Caspian also fails to get the development he deserves. The book contains a strong sense of duty – upon taking the crown, Caspian swore an oath to find the seven lords of Narnia, no matter the risk. No matter how bad things get, he refuses to abandon his quest. This is his mission, one approved by Aslan himself. Unfortunately, in the movie Caspian is portrayed as little more than an adventurer. Whereas in the second film “Prince Caspian,” Caspian’s inner conflicts were explored, in “Dawn Treader” he’s reduced to a mere cardboard cutout. I would’ve liked to see Caspian struggling with a few issues of self-doubt.

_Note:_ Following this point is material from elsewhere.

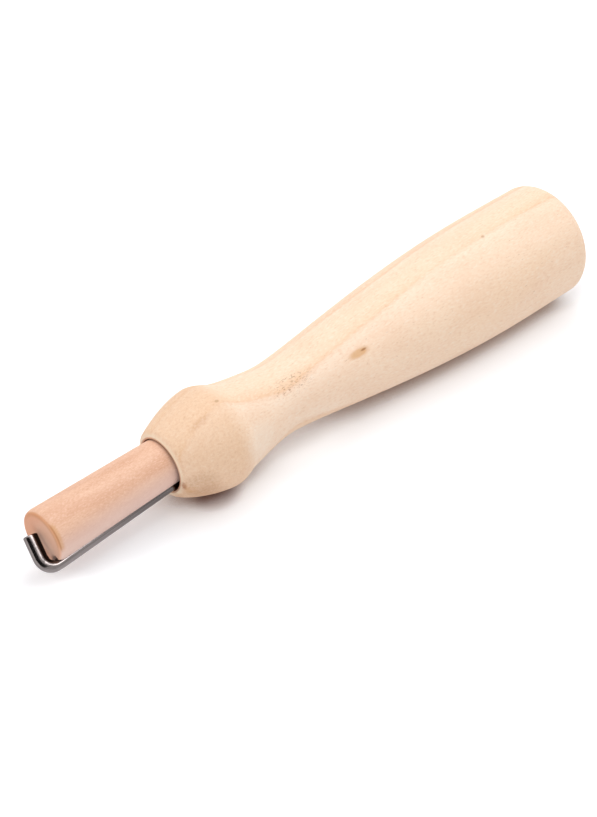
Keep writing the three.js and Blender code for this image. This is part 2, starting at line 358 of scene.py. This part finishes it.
# Mottled darker marks round the mouth and on the bulb; the two broad ones under the bulb are painted shade.
MOUTH_STAINS_AND_PAINTED_SHADE = (
    ((5.4, -2.9, 7.2), (3.4, 0.8, 1.2), "#d29f78", 0.35),
    ((0.3, -4.95, -0.9), (1.0, 0.5, 1.1), "#b0653f", 0.75),
    # Painted shade on the bulb's underside, at its front and at its bottom.
    ((2.3, -6.1, -1.4), (4.4, 4.2, 3.6), "#bf916c", 0.42),
    ((3.0, -6.6, -3.6), (5.0, 3.5, 2.8), "#c4926c", 0.4),
    ((0.9, -5.4, -1.9), (1.6, 1.4, 1.3), "#dba97c", 0.35),
    ((0.2, -3.4, -3.9), (1.2, 1.6, 1.2), "#d2a070", 0.35),
)


def marks_and_painted_light_on_handle(tree, place, station, ground, ticks, cut_ends):
    """Torn grain at the waist, the marks and painted light and shade above, and the painted light and shade
    of the lip, its inner edge and the bore.
    """
    ground = stain(tree, ground, "#b07a50", 0.6, ticks)
    for where, size, colour, strength in HANDLE_MARKS_AND_PAINTED_LIGHT:
        ground = stain(tree, ground, colour, strength, spot(tree, place, where, size))
    # The lip is painted lighter, to lift the shade where it turns in towards the bore. Its inner edge is
    # painted brown, as the shade of the gap round the peg with some rubbing by it, and the bore is painted
    # dark, as the shade inside it with some burnish.
    radius = from_line(tree, place, bore_shift.y / MM, bore_shift.z / MM)
    ground = stain(tree, ground, "#fff0d8", 0.6, (radius, 5.5, 4.9), (station, 0.6, 0.2))
    ground = stain(tree, ground, "#b5652f", 0.6, (radius, 4.85, 4.6), (station, 0.5, 0.2))
    blotch = (cut_ends, 0.25, 0.6, 0.5, 1.0)
    for where, size, colour, strength in MOUTH_STAINS_AND_PAINTED_SHADE:
        ground = stain(tree, ground, colour, strength, spot(tree, place, where, size), blotch)
    return stain(tree, ground, "#7a4022", (radius, 4.5, 4.42), (station, 60, 59))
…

The only main character who gets a fair treatment is Edmund. His twisted fascination with the White Witch – his “secret sin” – is a constant source of temptation to him. The “evil mist” can take the form of one’s greatest fears and darkest desires, lending an element of psychological terror to Edmund’s journey. Even though he’s forced to carry more of the story in this installment, his character is strong enough to do so.
Now, just to be fair, the “evil mist” isn’t altogether out of place. On its face, the story is about “conquering the demons within ourselves” – generally a strong plot element, and one that might’ve worked in this story. Unfortunately, the lack of character development robs the movie of any sense of urgency. Right before the climactic battle against the mist, I found myself rolling my eyes at the obligatory “soon it will be unstoppable!” comment. There’s no sense that this mist is actually going to do anything worse than lurk around in the eastern ocean.
It’s certainly clear from the start that there’s a different production team behind “Dawn Treader.” Director Andrew Adamson and composer Harry Gregson-Williams have been replaced by Michael Apted and David Arnold, respectively – interestingly, both veterans of the “James Bond” franchise. And in a lot of ways, the film has an almost “Bond-esque” tone – it’s about lots of action, little character development, and plenty of suspended disbelief. Unfortunately, that’s likely not what Lewis had in mind for his story.
Perhaps most tragically of all, by cutting out most of the character development, the filmmakers cut out the Christian heart of “Dawn Treader.” The books’ Christ figure, the great lion Aslan, barely appears in the film…and he doesn’t serve any purpose in terms of the plot. While the first film was clearly an allegory of the Gospel, and the second film dealt with the question of “where is God when things are terrible?”, this installment has no such resonance.
I didn’t hate “Dawn Treader.” It certainly has its strong moments, and it’s visually stunning. But it’s not the Narnia I was hoping for. I loved the sheer scope of “Lion/Witch/Wardrobe” and the dark, gritty feel of “Prince Caspian”…unfortunately there’s nothing in this one that’ll keep me coming back over and over again. From an objectionable-content standpoint, there’s really nothing to worry about – it’s nowhere near as violent as the first two films. For many families, it’ll make a good substitute for the grim, bloody “Harry Potter and the Deathly Hallows – Part 1.”
But sadly, if it’s Narnia you’re looking for, you might be searching in vain.
A sadly inadequate interpretation of the Narnia I grew up with.